Peter Chamberlin

A techno-utopian AI-assisted future for what?

Silicon Valley technology is for technology's sake.

The New York Times recently featured a fascinating puff piece for Google's recent AI efforts. It centered on an interview with Google CEO Sundar Pichai, who expounded at length on the transformative potential that AI advances were beginning to unlock.

The advances in neural networks are indeed amazing and powerful, but the article struck me for another reason. Pichai talks about automating away our human relationships in the same way you might automate a production line.

The following passage in particular stood out.

Imagine if you could tell Google Maps, “I’d like to go to the airport, but I need to stop off on the way to buy a present for my nephew.” A more generally intelligent version of that service... would know all sorts of things that, say, a close friend or an earnest intern might know: your nephew’s age, and how much you ordinarily like to spend on gifts for children, and where to find an open store. But a truly intelligent Maps could also conceivably know all sorts of things a close friend wouldn’t, like what has only recently come into fashion among preschoolers in your nephew’s school — or more important, what its users actually want. If an intelligent machine were able to discern some intricate if murky regularity in data about what we have done in the past, it might be able to extrapolate about our subsequent desires, even if we don’t entirely know them ourselves.

Putting aside the obvious flaw in the scenario, that in any serious futurist's techno-utopian world none of us would go to actual physical shops, there's a part of me that thinks yes, that would be really convenient. I don't like having to rush to get things done. I like to choose good gifts based on relevant information. Having an assistant at my fingertips to abstract away the hassle of buying gifts sounds excellent. But the story is a tragedy.


A jet-setting executive is dashing for yet another plane. He's been in back-to-back meetings with investors. He's had a New York Times journalist interviewing him for a profile. He didn't get a chance to catch up on those board papers. This plane will take him to his family home for one night. It's his nephew's birthday. His sister will be home with her family. He hasn't seen them since last year.

How old is the kid now? 8, 10 maybe? For a moment he tries to remember what he would have liked when he was ten. How did it feel to be ten? But he is exhausted. He has no idea what kind of present to buy.

"OK, Google. I need to pick up a present for my nephew on the way to the airport."

"Sure, I'll take you to the store."

He goes back to his inbox and works through a couple of replies then catches up on a report summary before they arrive. The car opens the passenger door. He walks into the shop and collects the parcel. It is already paid for, neatly wrapped and labelled. He takes it back to the car.

"OK, Google. What did I get?"

"It's a Vector VR drone."

His watch buzzes. Something's on fire at work. He opens his inbox and starts to respond.
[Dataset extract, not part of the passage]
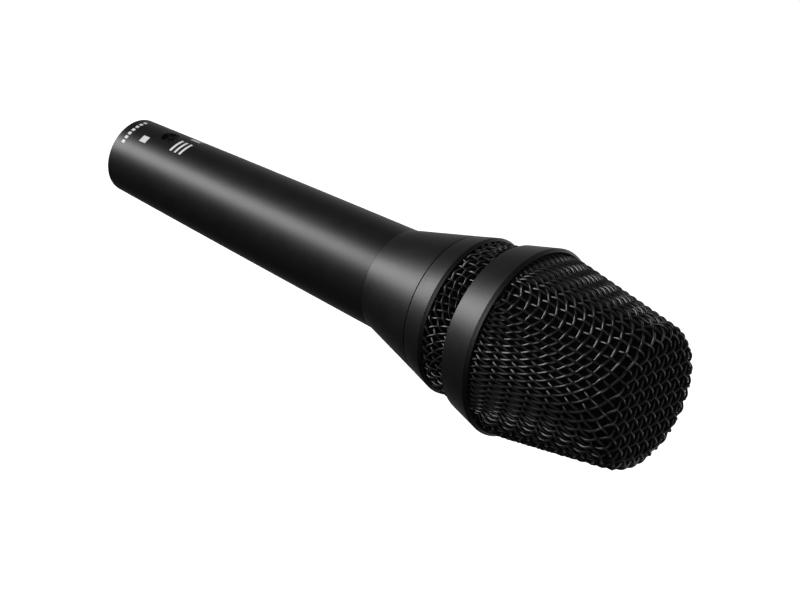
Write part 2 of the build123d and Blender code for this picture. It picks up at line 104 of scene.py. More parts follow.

Correct me, but this isn't a utopia. This isn't technology enriching our lives, it is abstracting our lives away. Imagine instead that the objective of the technology was for him to spend more time with his family.


He is at the lake with his nephew. They are fishing. His phone buzzes. Something's on fire at work. End of year revenue is down in the far east and it's going to impact his department.

"OK, Google. I need our Q2 growth projections re-drafted to reflect the results from Japan. And we need to bring forward my call with the team in Berlin. Maybe for tomorrow morning?"

"Certainly, I'll send two proposed re-writes to your inbox. The Berlin team can do 8am, your calendar looks good then."

"8am is good. Thank you."

He turns his attention back to the water. There's not much biting but he thinks he's got his nephew hooked.

In the first instance the executive must do a lot of working while Google automates his life. In the second Google is largely doing his job. Drafting reports and responses to things for him, coming to him for decisions and direction.

The problems aren't of equal size. It's far easier to automate the selection of a child's birthday present than it is to automate business. They aren't mutually exclusive either. However the fact that the CEO of Google gives the example from the side of someone too busy to know what his own nephew likes, and doesn't have time to go to the store, does tells us a lot about the perceptions and priorities of the tech world.

Silicon Valley is apprently dominated by workaholics. It is a fetishised culture. People are expected to live for the industry. Corporations provide gilded cages for their employees. It is even possible that it is what some people really want. Work to replace religion. Work to be religion.

I don't think that's something new. We have a strong urge to be subordinate, to have a framework to live within, to be given meaning and context. The urge to be subordinate is strong enough that we can't help but create entities to be subject to. Why shouldn't technology be the complete answer, for it's own sake?

There can't not be an answer. We must be doing all of this for a reason.